Will it be doubted that, if this mortgage had been given directly to the holders of these notes, it would have been valid? Are creditors who are neither stockholders nor directors, but strangers to a corporation, disabled from taking security from the corporation by reason of the fact that upon the paper they hold there is also the indorsement of certain of the directors or stockholders? Must, as a matter of law, such creditors be content to share equally with the other creditors of the corporation, because, forsooth, they have also the guarantee of some of the directors or stockholders, whose guarantee may or may not be worth anything?

But even that is not this case, for here the corporation was *319 a going concern and intending to continue in business, and the mortgage was given with a view of enabling it to so continue, and to prevent creditors whose debts were maturing from invoking the aid of the courts to put a stop thereto. Can it be that, if at any given time in the history of a corporation engaged in business, the market value of its property is in fact less than the amount of its indebtedness, the directors, no matter what they believe as to such value, or what their expectations as to the success of the business, act at their own peril in taking to themselves indemnity for the further use of their credit in behalf of the corporation? Is it a duty resting upon them to immediately stop business and close up the affairs of the corporation? Surely, a doctrine like that would stand in the way of the development of almost any new enterprise. It is a familiar fact that in the early days of any manufacturing establishment, and before its business has become fully developed, the value of the plant is less than the amount of money which it has cost, and if the directors cannot indemnify themselves for the continued use of their personal credit for the benefit of the corporation, many such enterprises must stop in their very beginning.
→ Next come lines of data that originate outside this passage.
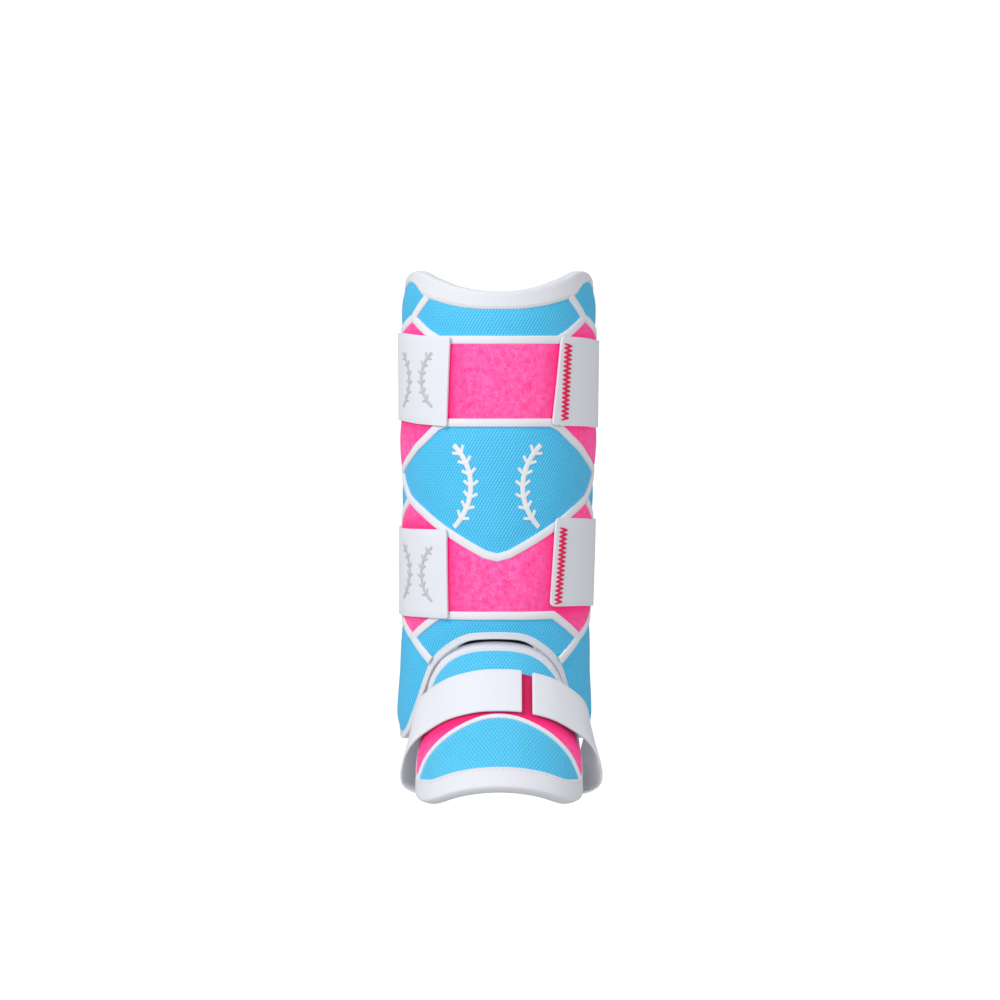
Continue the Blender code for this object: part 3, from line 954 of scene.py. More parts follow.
def raised(sketch: Sketch, along: Any, pitch: Any) -> bpy.types.NodeSocket:
    """A ripple from 0 to 1 along a coordinate.

    Args:
        sketch: The tree that it is drawn in.
        along: The coordinate.
        pitch: Distance between two crests.

    Returns:
        The ripple's height.
    """
    turn = sketch.math("MULTIPLY", sketch.math("DIVIDE", along, pitch), 2 * math.pi)
    half = sketch.math("MULTIPLY", sketch.math("COSINE", turn), 0.5)
    return sketch.math("ADD", half, 0.5)


def knit_group() -> bpy.types.NodeTree:
    """Ribs of a knitted mesh: slanting rows of short loops, or rows that cross.

    Returns:
        The node group, with the outputs Height and Hollow.
    """
    sizes = {"Vector": None, "Pitch": 0.0017, "Angle": 1.0, "Stitch": 0.0011, "Crossed": 0.0}
    group, sketch, given, result = make_group("mesh_knit", sizes, ("Height", "Hollow"))
    turned: list[bpy.types.NodeSocket] = []
    negative = sketch.math("MULTIPLY", given.outputs["Angle"], -1.0)
    for angle in (given.outputs["Angle"], negative):
        rotate = sketch.node("ShaderNodeVectorRotate", rotation_type="Z_AXIS")
        sketch.feed(rotate.inputs["Vector"], given.outputs["Vector"])
        sketch.feed(rotate.inputs["Angle"], angle)
        split = sketch.node("ShaderNodeSeparateXYZ")
        sketch.feed(split.inputs[0], rotate.outputs[0])
        turned.append(split.outputs[0])
        turned.append(split.outputs[1])
    pitch = given.outputs["Pitch"]
    rib = raised(sketch, turned[0], pitch)
    other = raised(sketch, turned[2], pitch)
    row = sketch.math("FLOOR", sketch.math("ADD", sketch.math("DIVIDE", turned[0], pitch), 0.5))
    stagger = sketch.math("MULTIPLY", sketch.math("MULTIPLY", row, 0.5), given.outputs["Stitch"])
    loops = raised(sketch, sketch.math("ADD", turned[1], stagger), given.outputs["Stitch"])
    broken = sketch.math("ADD", sketch.math("MULTIPLY", loops, 0.55), 0.45)
    ribbed = sketch.math("MULTIPLY", rib, broken)
    crossed = sketch.math("MAXIMUM", sketch.math("MULTIPLY", rib, rib),
                          sketch.math("MULTIPLY", other, other))
    height = sketch.blend(given.outputs["Crossed"], ribbed, crossed)
    sketch.feed(result.inputs["Height"], height)
    hollow = sketch.math("SUBTRACT", 1.0, height)
    sketch.feed(result.inputs["Hollow"], sketch.math("POWER", hollow, 2.2))
    return group


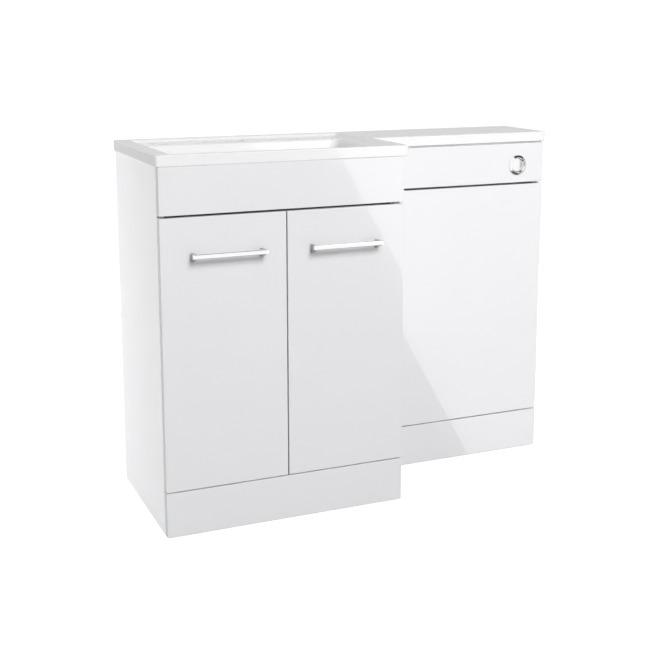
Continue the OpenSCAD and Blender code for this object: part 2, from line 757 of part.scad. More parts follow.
module unit_bolts() color("silver") for (z = join_zs) {
  rod_x(join_y, z, join_r - snug, van_in_r - join_head, wc_in_l + join_head);
  rod_x(join_y, z, 2 * join_r, van_in_r - join_head, van_in_r);
  rod_x(join_y, z, 2 * join_r, wc_in_l, wc_in_l + join_head);
}

module glides() color("dimgray")
  for (p = [[van_l, van_y], [van_in_r, van_y], [wc_l, wc_y], [wc_in_r, wc_y]])
    for (y = [p.y + glide_l / 2, back_y - glide_l / 2]) translate([p.x + board / 2, y, 0]) {
      block([-glide_w / 2, -glide_l / 2 + 1, 0], [glide_w / 2, glide_l / 2 - 1, glide_h]);
      cylinder(r = nail_r - snug, h = glide_h + 11);
    }

// ---- Flush button ----

module at_button() translate([button_x, wc_front_y, button_z]) rotate([-90, 0, 0]) children();

// Section of the bezel and its threaded sleeve: radius, then depth from the fascia's face
function bezel_section() = let (m = (bezel_r + sleeve_in) / 2, w = (bezel_r - sleeve_in) / 2)
  concat([for (a = [0 : 15 : 180]) [m + w * cos(a), -bezel_out * sin(a) * 0.9 - bezel_out * 0.1]],
    [[sleeve_in, sleeve_l], [sleeve_r, sleeve_l], [sleeve_r, 0], [bezel_r, 0]]);

module button_bezel() color("gainsboro") at_button() rotate_extrude($fn = 96) polygon(bezel_section());

// The cap's crowned face stands just inside the bezel
module button_cap() color("gainsboro") at_button() {
  crown = 2.5;
  face = -bezel_out + 3;
  big = (cap_r * cap_r + crown * crown) / (2 * crown);
  intersection() {
    translate([0, 0, face]) cylinder(r = cap_r, h = cap_l, $fn = 96);
    translate([0, 0, face + big]) sphere(r = big, $fn = 192);
  }
  translate([0, 0, face + cap_l - 1]) cylinder(r = cap_stem_r, h = sleeve_l - face - cap_l - 1);
}

module button_nut() color("white") at_button() translate([0, 0, front_t]) difference() {
  union() {
    cylinder(r = nut_r, h = nut_h);
    for (a = [0 : 45 : 315]) rotate([0, 0, a]) translate([nut_r - 1, -2, 0]) cube([3, 4, nut_h]);
  }
  translate([0, 0, -1]) cylinder(r = sleeve_r + snug, h = nut_h + 2);
}

// Air chamber on the end of the sleeve: the cap's stem pushes air from it into the hose
module air_chamber() color("white") at_button() difference() {
  union() {
    translate([0, 0, sleeve_l]) cylinder(r = sleeve_r, h = chamber_l - spigot_l);
    translate([0, 0, sleeve_l + chamber_l - spigot_l - 1])
      cylinder(r = spigot_r, h = 2 * spigot_l + 1);
  }
  translate([0, 0, sleeve_l - 1]) cylinder(r = cap_stem_r + slip, h = cap_travel + 6);
  translate([0, 0, sleeve_l]) cylinder(r = 1, h = chamber_l + spigot_l + 1);
}

// ---- Air hose: a tube swept along its route ----

function spline(p, q, r, s, t) = 0.5 * (2 * q + (r - p) * t + (2 * p - 5 * q + 4 * r - s) * t * t
  + (3 * q - p - 3 * r + s) * t * t * t);
function smooth(p, n) = let (m = len(p) - 1) concat([for (i = [0 : m - 1], k = [0 : n - 1])
  spline(p[max(i - 1, 0)], p[i], p[i + 1], p[min(i + 2, m)], k / n)], [p[m]]);
function heading(p, i) = unit(p[min(i + 1, len(p) - 1)] - p[max(i - 1, 0)]);
// A ring round point i, held level by the upright so that it doesn't twist
function ring(p, i, r, sides) = let (d = heading(p, i), ref = abs(d.z) > 0.9 ? [0, 1, 0] : [0, 0, 1],
    u = unit(cross(ref, d)), w = cross(d, u))
  [for (k = [0 : sides - 1]) p[i] + r * (u * cos(360 * k / sides) + w * sin(360 * k / sides))];

module air_hose() color("lightgray") {
  sides = 8;
  path = smooth(hose_route, 2);
  n = len(path);
  points = [for (i = [0 : n - 1]) each ring(path, i, hose_r, sides)];
  walls = [for (i = [0 : n - 2], k = [0 : sides - 1], h = [0, 1]) let (a = i * sides + k,
    b = i * sides + (k + 1) % sides) h == 0 ? [a, b, b + sides] : [a, b + sides, a + sides]];
  caps = [[for (k = [sides - 1 : -1 : 0]) k], [for (k = [0 : sides - 1]) (n - 1) * sides + k]];
  difference() {
    polyhedron(points, concat(walls, caps));
    rod_y(hose_start.x, hose_start.z, hose_bore_r, hose_start.y - 1, hose_start.y + spigot_l + snug);
    translate(hose_end - [0, 0, 1]) cylinder(r = hose_bore_r, h = spigot_l + 1 + snug);
  }
}

// ---- Cistern ----

module tank_outline(grow) {
  r = tank_r + grow;
  x = [wc_mid - tank_w / 2 - grow, wc_mid + tank_w / 2 + grow];
  y = [tank_front - grow, tank_back + grow];
  polygon(rounded([[x[0], y[0]], [x[1], y[0]], [x[1], y[1]], [x[0], y[1]]], r));
}

module cistern_tank() color("white") difference() {
  union() {
    translate([0, 0, tank_z]) linear_extrude(tank_h) tank_outline(0);
    block([wc_mid - tank_w / 2 - ear_w, tank_back - ear_t, ear_z - ear_h / 2],
      [wc_mid + tank_w / 2 + ear_w, tank_back, ear_z + ear_h / 2]);
  }
  translate([0, 0, seat_z]) linear_extrude(tank_h) tank_outline(-tank_t);
  translate([wc_mid, tank_mid_y, tank_z - 1]) cylinder(r = tail_r + 0.5, h = tank_t + 2);
  translate([fill_x, tank_mid_y, tank_z - 1]) cylinder(r = fill_tail_r + 0.5, h = tank_t + 2);
  for (x = ear_xs) rod_y(x, ear_z, ear_screw_r + 0.3, tank_back - ear_t - 1, tank_back + 1);
}

module cistern_lid() color("white") difference() {
  translate([0, 0, tank_top - lid_skirt]) linear_extrude(lid_skirt + lid_t) tank_outline(lid_gap + 2);
  translate([0, 0, tank_top - lid_skirt - 1]) linear_extrude(lid_skirt + 1) tank_outline(lid_gap);
  translate([0, 0, tank_top - lid_skirt - 1]) block([wc_mid - tank_w, tank_back, 0],
    [wc_mid + tank_w, tank_back + 10, lid_skirt + lid_t + 2]);
  translate([wc_mid, tank_mid_y, tank_top - 1]) cylinder(r = hose_r + 2, h = lid_t + 2);
}

module cistern_screws() color("silver") for (x = ear_xs) {
  rod_y(x, ear_z, ear_screw_r - snug, tank_back - ear_t, tank_back + 12);
  rod_y(x, ear_z, 2 * ear_screw_r, tank_back - ear_t - 3, tank_back - ear_t);
}

module flush_valve() color("white") translate([wc_mid, tank_mid_y, 0]) difference() {
  union() {
    translate([0, 0, tank_z - tail_l]) cylinder(r = tail_r, h = tail_l + tank_t + 1);
    translate([0, 0, seat_z]) cylinder(r = flange_r, h = flange_h);
    for (a = [45 : 90 : 315]) rotate([0, 0, a]) translate([cage_r, -3, seat_z])
      cube([flange_r - cage_r - 0.5, 6, cage_h]);
    translate([0, 0, seat_z + cage_h - cage_ring_h]) cylinder(r = flange_r, h = cage_ring_h);
    translate([0, 0, seat_z + cage_h - 1]) cylinder(r = spigot_r + 4, h = cage_ring_h + 1);
    translate([0, 0, seat_z + cage_h]) cylinder(r = spigot_r, h = cage_ring_h + spigot_l);
  }
  translate([0, 0, tank_z - tail_l - 1]) cylinder(r = tail_in, h = tail_l + tank_t + flange_h + 3);
  translate([0, 0, seat_z + cage_h - cage_ring_h - 1]) cylinder(r = tube_r + 10, h = cage_ring_h - 1);
  translate([0, 0, seat_z + cage_h - 3]) cylinder(r = 1, h = cage_ring_h + spigot_l + 4);
}

// The seal rests on the valve's seat and lifts with its overflow tube
module flush_seal() color("crimson") translate([wc_mid, tank_mid_y, seal_z]) difference() {
  union() {
    cylinder(r = seal_r, h = seal_h);
    cylinder(r = tube_r, h = tube_h);
    translate([0, 0, 40]) cylinder(r = seal_r - 4, h = 30);
  }
  translate([0, 0, -1]) cylinder(r = tube_r - 2, h = tube_h + 2);
}

module outlet_nut() color("white") translate([wc_mid, tank_mid_y, tank_z - 12]) difference() {
  cylinder(r = tail_r + 9, h = 12);
  translate([0, 0, -1]) cylinder(r = tail_r + snug, h = 14);
}

// Flush pipe: down from the valve, round a bend, and forward to the pan
module flush_pipe() color("white") {
  bend_z = pipe_z + elbow_r;
  end_y = wc_front_y + front_t + pipe_end_gap;
  turn_y = tank_mid_y - elbow_r;
  difference() {
    union() {
      translate([wc_mid, tank_mid_y, bend_z]) cylinder(r = pipe_r, h = tank_z - tail_l / 2 - bend_z);
      translate([wc_mid, turn_y, bend_z]) rotate([0, 90, 0]) rotate_extrude(angle = 90)
        translate([elbow_r, 0]) circle(r = pipe_r);
      rod_y(wc_mid, pipe_z, pipe_r, end_y, turn_y);
    }
    translate([wc_mid, tank_mid_y, bend_z]) cylinder(r = pipe_r - pipe_t, h = tank_z);
    translate([wc_mid, turn_y, bend_z]) rotate([0, 90, 0]) rotate_extrude(angle = 90)
      translate([elbow_r, 0]) circle(r = pipe_r - pipe_t);
    rod_y(wc_mid, pipe_z, pipe_r - pipe_t, end_y - 1, turn_y);
  }
}

module fill_valve() color("white") translate([fill_x, tank_mid_y, 0]) difference() {
  union() {
    translate([0, 0, tank_z - fill_tail_l]) cylinder(r = fill_tail_r, h = fill_tail_l + tank_t + 1);
    translate([0, 0, tank_z - fill_tail_l - inlet_l]) cylinder(r = inlet_r, h = inlet_l + 1);
    translate([0, 0, seat_z]) cylinder(r = fill_flange_r, h = flange_h);
    translate([0, 0, seat_z]) cylinder(r = fill_r, h = fill_h);
    translate([0, 0, float_z - flange_h]) cylinder(r = float_stop_r, h = flange_h);
    translate([0, 0, seat_z + fill_h - fill_head_h]) cylinder(r = fill_head_r, h = fill_head_h);
  }
  translate([0, 0, tank_z - fill_tail_l - inlet_l - 1])
    cylinder(r = inlet_r - inlet_wall, h = fill_tail_l + inlet_l + (fill_h - fill_head_h) / 2);
}

module fill_float() color("steelblue") translate([fill_x, tank_mid_y, float_z]) difference() {
  cylinder(r = float_r, h = float_h);
  translate([0, 0, -1]) cylinder(r = fill_r + slip, h = float_h + 2);
}

module fill_nut() color("white") translate([fill_x, tank_mid_y, tank_z - fill_nut_h]) difference() {
  cylinder(r = fill_head_r, h = fill_nut_h, $fn = 6);
  translate([0, 0, -1]) cylinder(r = fill_tail_r + snug, h = fill_nut_h + 2);
}

basin_top();
vanity_side_left();
vanity_side_right();
vanity_base();
vanity_front_rail();
vanity_upper_rail();
vanity_lower_rail();
vanity_fascia();
vanity_plinth();
shelf();
shelf_pins();
cams(van_bores);  // vanity_cams
on_left() door();  // door_left
on_right() door();  // door_right
on_left() handle();  // handle_left
on_right() handle();  // handle_right
on_left() handle_screws();  // handle_screws_left
on_right() handle_screws();  // handle_screws_right
hinge_plates();
hinge_arms();
arm_pins();
on_left() hinge_link();  // hinge_link_left
on_right() hinge_link();  // hinge_link_right
on_left() hinge_cups();  // hinge_cups_left
on_right() hinge_cups();  // hinge_cups_right
on_left() cup_pins();  // cup_pins_left
on_right() cup_pins();  // cup_pins_right
wc_side_left();
wc_side_right();
wc_front_rail();
wc_bottom_rail();
wc_upper_rail();
wc_middle_rail();
wc_fascia();
wc_panel();
wc_plinth();
cams(wc_bores);  // wc_cams
glue_blocks();
clip_studs();
clip_sockets();
unit_bolts();
glides();
button_bezel();
button_cap();
button_nut();
air_chamber();
air_hose();
cistern_tank();
cistern_lid();
cistern_screws();
flush_valve();
flush_seal();
outlet_nut();
flush_pipe();
fill_valve();
fill_float();
fill_nut();
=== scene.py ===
import json
import math
import bmesh
import bpy
import numpy as np
from mathutils import Matrix, Vector


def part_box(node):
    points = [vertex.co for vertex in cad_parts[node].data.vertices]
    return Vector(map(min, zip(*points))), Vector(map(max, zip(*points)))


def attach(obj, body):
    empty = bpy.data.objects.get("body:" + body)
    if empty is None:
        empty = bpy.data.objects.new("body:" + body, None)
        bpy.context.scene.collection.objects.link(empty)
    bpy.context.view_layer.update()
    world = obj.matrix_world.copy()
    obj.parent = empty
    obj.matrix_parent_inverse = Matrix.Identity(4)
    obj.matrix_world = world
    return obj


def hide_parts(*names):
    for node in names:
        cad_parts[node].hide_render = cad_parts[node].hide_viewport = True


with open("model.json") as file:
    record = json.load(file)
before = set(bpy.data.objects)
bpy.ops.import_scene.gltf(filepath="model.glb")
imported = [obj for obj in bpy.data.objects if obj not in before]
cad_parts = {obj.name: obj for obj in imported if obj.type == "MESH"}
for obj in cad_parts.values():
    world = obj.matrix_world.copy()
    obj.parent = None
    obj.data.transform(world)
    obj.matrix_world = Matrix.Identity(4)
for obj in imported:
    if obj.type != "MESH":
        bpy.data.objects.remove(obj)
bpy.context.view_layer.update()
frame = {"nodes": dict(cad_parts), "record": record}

nodes = frame["nodes"]
MM = 0.001


# ---- Camera: the photograph's view ----

CAMERA_AT = (-1.1782, -2.6154, 1.1265)
YAW, PITCH, ROLL = math.radians(23.062), math.radians(10.332), math.radians(-0.061)
LENS, SENSOR = 63.29, 36.0                  # mm
SHIFT_Y = -0.13                             # share of the sensor's width
CLIP_END = 50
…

It is worthy of note, too, that these directors placed the encumbrance not on the entire property of the corporation, but only upon that part which ordinarily shows the greatest difference between value and cost, to wit, the building and the machinery — property, too, which was already encumbered for a large sum, leaving free all the unencumbered property of the corporation to answer to the claims of creditors.

Of course, an underlying fact, expressly stated to have existed in these transactions, is good faith. Carrying on business after the giving of an indemnifying mortgage, with a knowledge of insolvency, with the expectation of soon winding up the affairs of the corporation, and only for the sake of giving an appearance of good faith, leaves the transaction precisely as though the mortgage was executed at the moment of distribution, and with the view of a personal preference.

*320 Again, not only was the corporation a going concern, not only did the directors expect and intend that it should continue, and believe that its continuance would bring financial success, but, as appears, they did continue the business for two months, and during that time paid out in the ordinary management of its affairs and in discharge of its debts over $30,000, without appropriating a single dollar to the payment of the claims for the indorsement of which they had taken this indemnity.

We are of opinion that these facts clearly and fully distinguish this case from many which have been cited, in which the action of the directors of a corporation in securing to themselves preferences in the hour of its extremities has been adjudged void, and that it is going too far to hold that a corporation may not give a mortgage to its directors who have lent their credit to it, to induce a continuance of the loan of that credit, and obtain renewals of maturing paper at a time when the corporation, though not in fact possessed of assets equal to its indebtedness, is a going concern, and is intending and expecting to continue in business. We are, therefore, of opinion that the Circuit Court erred, and the decree will be

Reversed and the case remanded for further proceedings not inconsistent with this opinion.